As a general matter, it is difficult to provide an accurate estimated timeframe for the recognition and enforcement of an award, considering that the overall duration of the proceedings and the hearing on the merits of the request for recognition and enforcement may vary significantly depending on the workload of the national courts. However, in practice, recognition and enforcement proceedings are not expected to exceed a timeframe of 6 months to 1 year.
The proceedings for the recognition and enforcement of foreign awards are adversarial. The request for recognition of a foreign arbitral award is decided by the court following the summoning of the parties. In exceptional cases, the application can be reviewed ex parte if it clearly results from the award that the defendant agreed to the claimant’s claims.
Does the arbitration law of your country provide a different standard of review for recognition and enforcement of a foreign award compared with a domestic award?
A domestic arbitral award is not subject to a separate recognition and enforcement procedure, being enforced under the same rules of a court decision. On the other hand, the foreign arbitral award is subject to a recognition and enforcement procedure in front of the national courts.
The complaint must be accompanied by the original foreign award and by the arbitration clause agreed by the parties. A certified (official) translation must be produced together with these documents.
Does the law impose limits on the available remedies? Are some remedies not enforceable by the local courts?
In general, Romanian legislation does not provide any limits on the available remedies.
The limits are fixed by the parties’ claims as the arbitral tribunal can grant only what has been requested, irrespective of the nature of the claim, provided that the relief sought by the parties is not incompatible with public policy, ethics and mandatory legal provisions.
Can arbitration proceedings and awards be appealed or challenged in local courts?

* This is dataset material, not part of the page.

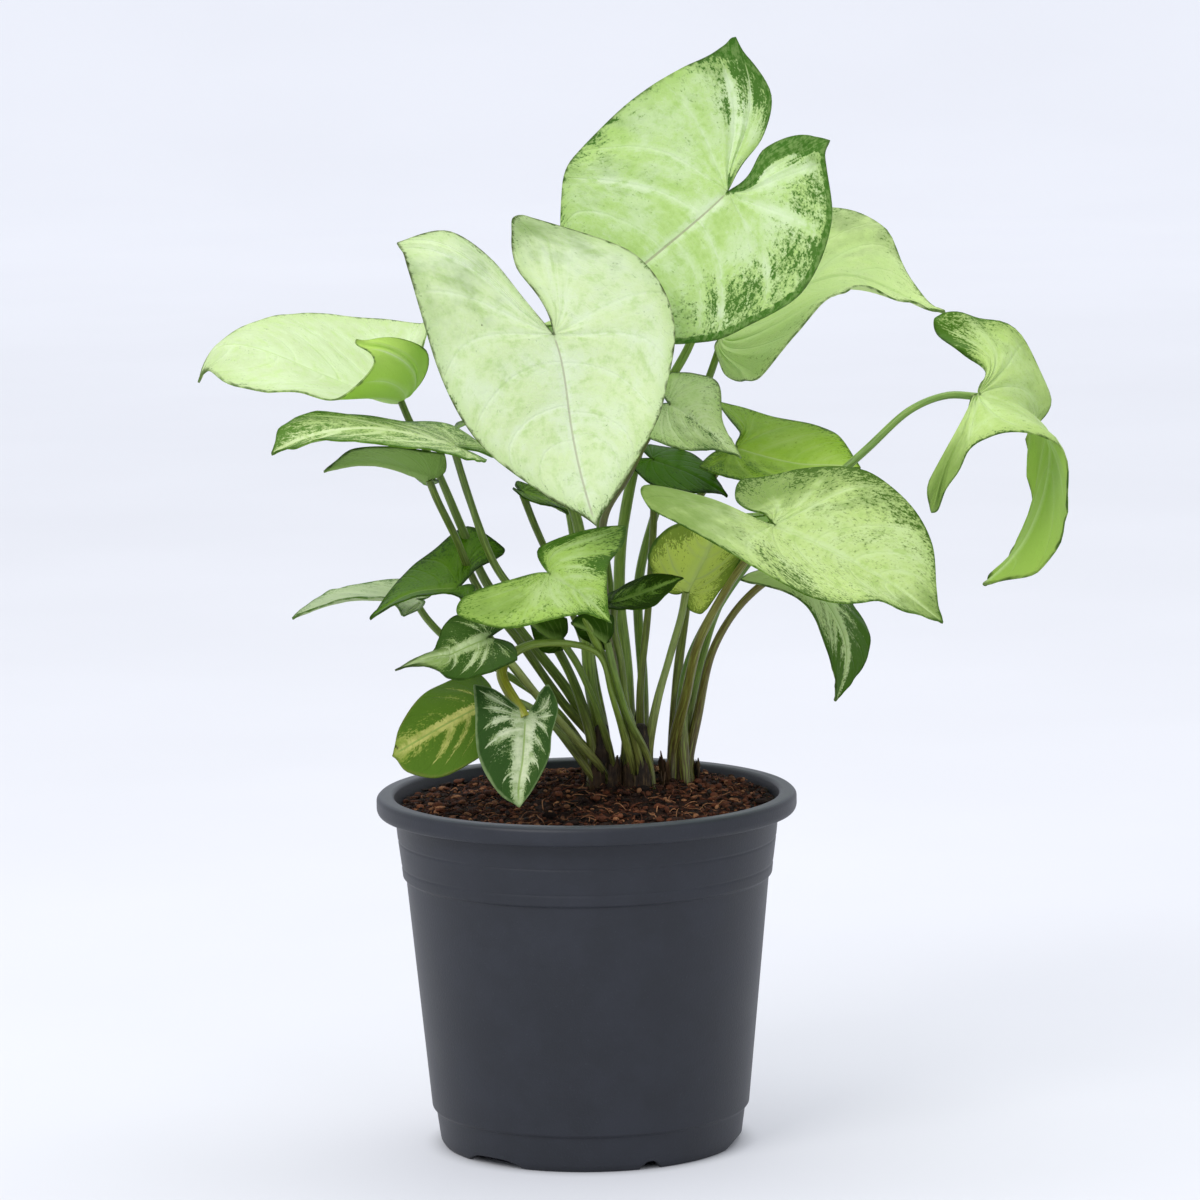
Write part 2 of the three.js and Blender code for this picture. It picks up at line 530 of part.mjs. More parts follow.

What are the grounds and procedure?
An arbitral award may be challenged only by an action for annulment, based on one of the following grounds: (i) the dispute was not capable of being settled by arbitration; (ii) the arbitral tribunal rendered the decision in the absence of an arbitration clause or agreement to arbitrate, or pursuant to an arbitration clause or agreement to arbitrate that was void or ineffective; (iii) the arbitral tribunal was not constituted in accordance with the arbitral agreement; (iv) the party who was absent at the time of the closing pleadings had not been properly summoned for the day when such pleadings took place; (v) the award was passed after the expiry of the term set by law, or the agreement of the parties for the conclusion of the arbitration proceedings; (vi) the arbitral tribunal exceeded its authority; (vii) the arbitral award does not contain the grounds, the order of the tribunal, does not mention the date and place where it was made, or is not signed by the arbitrators; (viii) the arbitral award is against public policy; or (ix) after the Arbitral Award was rendered, the Constitutional Court decided upon a plea of non-constitutionality which was raised during the arbitral proceedings, and declared unconstitutional the law, Government Ordinance or legal provision of a law or of a Government Ordinance subject to the plea of non-constitutionality.

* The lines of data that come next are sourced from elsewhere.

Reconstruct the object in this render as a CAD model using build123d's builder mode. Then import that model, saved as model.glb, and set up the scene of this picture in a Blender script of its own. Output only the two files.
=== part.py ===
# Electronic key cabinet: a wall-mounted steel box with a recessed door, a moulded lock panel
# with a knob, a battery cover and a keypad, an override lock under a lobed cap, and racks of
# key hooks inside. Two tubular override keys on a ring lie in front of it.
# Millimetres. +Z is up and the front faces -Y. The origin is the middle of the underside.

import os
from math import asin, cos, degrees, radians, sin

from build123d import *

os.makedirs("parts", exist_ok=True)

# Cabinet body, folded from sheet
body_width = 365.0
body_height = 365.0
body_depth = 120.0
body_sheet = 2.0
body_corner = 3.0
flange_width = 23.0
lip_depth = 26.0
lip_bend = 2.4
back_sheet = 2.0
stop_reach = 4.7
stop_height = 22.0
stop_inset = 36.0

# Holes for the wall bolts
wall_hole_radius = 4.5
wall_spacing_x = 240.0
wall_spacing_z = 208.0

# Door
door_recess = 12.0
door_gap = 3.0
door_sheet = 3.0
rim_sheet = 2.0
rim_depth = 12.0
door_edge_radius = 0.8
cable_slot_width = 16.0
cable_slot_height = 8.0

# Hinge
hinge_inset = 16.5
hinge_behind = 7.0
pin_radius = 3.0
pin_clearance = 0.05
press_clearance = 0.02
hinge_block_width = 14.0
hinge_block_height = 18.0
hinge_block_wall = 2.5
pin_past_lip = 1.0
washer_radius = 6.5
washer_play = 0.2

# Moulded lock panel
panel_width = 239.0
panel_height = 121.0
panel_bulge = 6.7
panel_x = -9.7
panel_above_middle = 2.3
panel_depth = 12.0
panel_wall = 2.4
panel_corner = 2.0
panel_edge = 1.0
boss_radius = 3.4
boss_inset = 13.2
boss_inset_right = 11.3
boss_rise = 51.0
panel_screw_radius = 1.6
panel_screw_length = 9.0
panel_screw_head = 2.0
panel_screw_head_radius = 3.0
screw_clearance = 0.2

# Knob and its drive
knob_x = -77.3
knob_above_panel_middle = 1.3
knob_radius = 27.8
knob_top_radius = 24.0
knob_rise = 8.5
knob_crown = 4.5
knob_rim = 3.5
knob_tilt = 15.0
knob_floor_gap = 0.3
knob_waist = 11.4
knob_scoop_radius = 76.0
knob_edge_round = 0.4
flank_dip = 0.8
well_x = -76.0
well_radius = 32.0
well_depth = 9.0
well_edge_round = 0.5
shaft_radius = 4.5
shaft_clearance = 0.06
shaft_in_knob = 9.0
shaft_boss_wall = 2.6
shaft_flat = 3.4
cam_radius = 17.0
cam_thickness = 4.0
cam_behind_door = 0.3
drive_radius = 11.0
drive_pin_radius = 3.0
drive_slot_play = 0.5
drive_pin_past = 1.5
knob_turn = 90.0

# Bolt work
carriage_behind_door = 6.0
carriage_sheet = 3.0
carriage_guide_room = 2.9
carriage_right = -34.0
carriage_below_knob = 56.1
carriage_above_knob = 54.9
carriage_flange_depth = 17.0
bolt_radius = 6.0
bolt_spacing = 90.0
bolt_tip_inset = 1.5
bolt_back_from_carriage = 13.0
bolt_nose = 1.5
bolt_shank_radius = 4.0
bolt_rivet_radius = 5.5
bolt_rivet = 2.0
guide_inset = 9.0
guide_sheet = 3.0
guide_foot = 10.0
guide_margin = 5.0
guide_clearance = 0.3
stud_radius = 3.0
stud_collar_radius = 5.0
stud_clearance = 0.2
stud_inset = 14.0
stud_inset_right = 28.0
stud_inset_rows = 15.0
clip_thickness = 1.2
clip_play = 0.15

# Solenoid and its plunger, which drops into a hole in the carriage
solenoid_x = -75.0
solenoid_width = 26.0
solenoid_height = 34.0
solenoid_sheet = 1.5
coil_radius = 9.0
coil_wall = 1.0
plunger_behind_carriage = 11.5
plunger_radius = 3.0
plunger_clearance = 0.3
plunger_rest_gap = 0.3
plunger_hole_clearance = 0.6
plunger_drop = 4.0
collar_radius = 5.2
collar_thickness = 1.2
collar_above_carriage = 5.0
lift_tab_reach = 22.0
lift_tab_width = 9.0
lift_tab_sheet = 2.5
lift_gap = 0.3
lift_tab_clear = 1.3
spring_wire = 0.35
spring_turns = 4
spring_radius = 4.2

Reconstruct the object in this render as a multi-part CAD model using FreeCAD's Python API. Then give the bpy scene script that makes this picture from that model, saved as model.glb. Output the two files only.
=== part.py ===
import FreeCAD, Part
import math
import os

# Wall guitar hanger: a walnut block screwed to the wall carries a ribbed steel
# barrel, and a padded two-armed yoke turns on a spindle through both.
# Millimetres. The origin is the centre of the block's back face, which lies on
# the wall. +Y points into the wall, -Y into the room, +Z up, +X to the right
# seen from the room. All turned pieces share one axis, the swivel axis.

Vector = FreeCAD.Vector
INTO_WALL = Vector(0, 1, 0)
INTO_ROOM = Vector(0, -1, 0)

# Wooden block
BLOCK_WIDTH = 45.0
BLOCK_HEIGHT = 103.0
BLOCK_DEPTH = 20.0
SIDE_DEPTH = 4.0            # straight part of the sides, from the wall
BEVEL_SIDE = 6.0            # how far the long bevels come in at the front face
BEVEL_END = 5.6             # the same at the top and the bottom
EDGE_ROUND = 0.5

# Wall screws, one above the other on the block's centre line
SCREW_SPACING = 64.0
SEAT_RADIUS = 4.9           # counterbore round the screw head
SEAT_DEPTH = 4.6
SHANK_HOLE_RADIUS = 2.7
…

The action for annulment can be brought before the court of appeal in the circumscription of which the arbitration took place. The decision of the court may be appealed to a higher court (usually, the High Court of Cassation and Justice).
Can the parties waive any rights of appeal or challenge to an award by agreement before the dispute arises (such as in the arbitration clause)?
Pursuant to the CPC, any agreement waiving the right of appeal or challenge of an award before the dispute arises is null and void. Only after the award is rendered, the parties may waive the right to appeal.
To what extent might a state or state entity successfully raise a defence of state or sovereign immunity at the enforcement stage?
As a general rule, a state or state entity may not raise a defence of state immunity at the enforcement stage, the latter being bound by the obligation to carry out the arbitral award.
To what extent might a third party challenge the recognition of an award?
As a general rule, a third party cannot challenge the recognition of an award, as it was not part of the proceedings.
Have there been any significant developments with regard to third party funding in your jurisdiction recently?
Albeit not strictly regulated or forbidden under the Romanian law, third party funding is not widespread in Romania.
Is emergency arbitrator relief available in your country? Is this frequently used?
The recent CICA Rules entered into force at the beginning of 2018 introduced the institution of the emergency arbitrator. Fairly recent in Romanian jurisdictions, emergency arbitrator relief is not frequently used by the parties.
Are there arbitral laws or arbitration institutional rules in your country providing for simplified or expedited procedures for claims under a certain value? Are they often used?
The CICA Rules provide for a simplified procedure for claims with a value not exceeding RON 50.000 (approximately EUR 11,000). The simplified procedure may also become applicable where the parties agree on its performance.
Have there been any mass (arbitration) claims in your jurisdiction?
Based on the publicly available information, no mass arbitration claims have been heard in Romania.
Have measures been taken by arbitral institutions in your country to promote transparency in arbitration?
Recent years saw increased focus on transparency in domestic arbitration.
Is diversity in the choice of arbitrators and counsel (e.g. gender, age, origin) actively promoted in your country? If so, how?
The issue of diversity in the choice of arbitrators is a growing concern of the arbitral institutions, that strive to enlist as arbitrators individuals of diverse ages or origins. To this end, various institutions have adhered to the Equal Representation in Arbitration Pledge.
Have there been any developments regarding mediation in your jurisdiction?
There have been no recent developments regarding mediation in Romania. In addition, mediation is not frequently used in our jurisdiction.
Have there been any recent court decisions in your country considering the setting aside of an award that has been enforced in another jurisdiction or vice versa?
As per the publicly available information, there have not been any recent court decisions in Romania considering the setting aside of an award that has been enforced in another jurisdiction or vice versa.
Is corruption an issue that is regularly raised in your jurisdiction? What standard do local courts apply for proving of corruption?
Corruption is not an issue regularly raised in arbitration proceedings in Romania, such issues generally falling under the jurisdiction of the national courts.